There in the dark shadows of a dark room, John stood just watching. Was he waiting for his turn to hurt me?

 

I can’t begin to cover every traumatic memory. I was discovering a new love for myself, a sense of self-compassion. I began to tell Andrea that the more I came to love myself, the less likely I can have any kind of relationship or contact with my parents. I had deserved better.

 

The Long, Dark Silence of Jail

The experience of being in jail was obviously another significant trauma to be processed.

 

It was not just the walls that trapped me in jail.

 

It was the absolute isolation.

 

No visitors. No one fighting for me.

 

I was forgotten.

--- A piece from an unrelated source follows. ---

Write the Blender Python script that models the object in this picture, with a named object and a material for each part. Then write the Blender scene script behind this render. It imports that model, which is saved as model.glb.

The guards walked the floors like robots devoid of humanity and compassion. I don’t think I would want to have such a position as a guard, knowing that some innocent and vulnerable person like me would see any guard doing what must be done as if they were inhuman just for completing tasks required of them.

 

Every night, I lay awake, staring at the ceiling, wondering how long I would be here. Wondering if this was my new reality forever.

 

I thought about innocence—how society claims to protect it, but in reality, no one cared.

 

This is what I had to process.

 

For so long, I had been holding my breath.

 

There were so many other traumas to be processed. The sudden loss of Celta with the next year spent crying all the time. The time spent in Wilmington, dragged down there for a court date when justice had failed me… when Wilmington was no longer the joyful home it had been.

 

Breaking the Cycle of Trauma

Session after session, I faced each memory.

 

Each wound that had festered, buried beneath layers of toxic shame and survival.

 

I learned to bring in resourcesLynn, Celta, people who had loved me - my maternal grandparents. Superheroes.

 

I learned that I could survive remembering.

 

I learned that I was still here.

 

That I had not been erased.

 

That I was not lost forever.

 

And for the first time, I allowed myself to feel what had been trapped for decades.

 

For the first time—I began to heal.

 

Throughout the process, Andrea repeatedly asked me what it said about me. Was this a question about toxic shame? I thought I was overcoming the shame and despair.

 

A tremendous amount of healing had been occurring for the first time. Yet, somehow, deep down, I knew that in many ways nothing had changed.

 

I still hadn’t tried to talking to hardly anyone about this. My best friend Thomas heard my story. Elee had heard. Yet, I was so ashamed of the image of someone hearing my dark secret.

 

It didn’t matter that I was the victim and did not do anything violent. I was the one who had been charged and convicted. The system had failed me and created an undeserved cloak of toxic shame that I wore everywhere.

 

When I had tried to volunteer to work with children, I had not been trusted.

 

There were things that could not be changed with the process of EMDR therapy. Perhaps, there were things I forgot to bring into the therapy room, not knowing how EMDR might have helped with those elements of my lived experiences.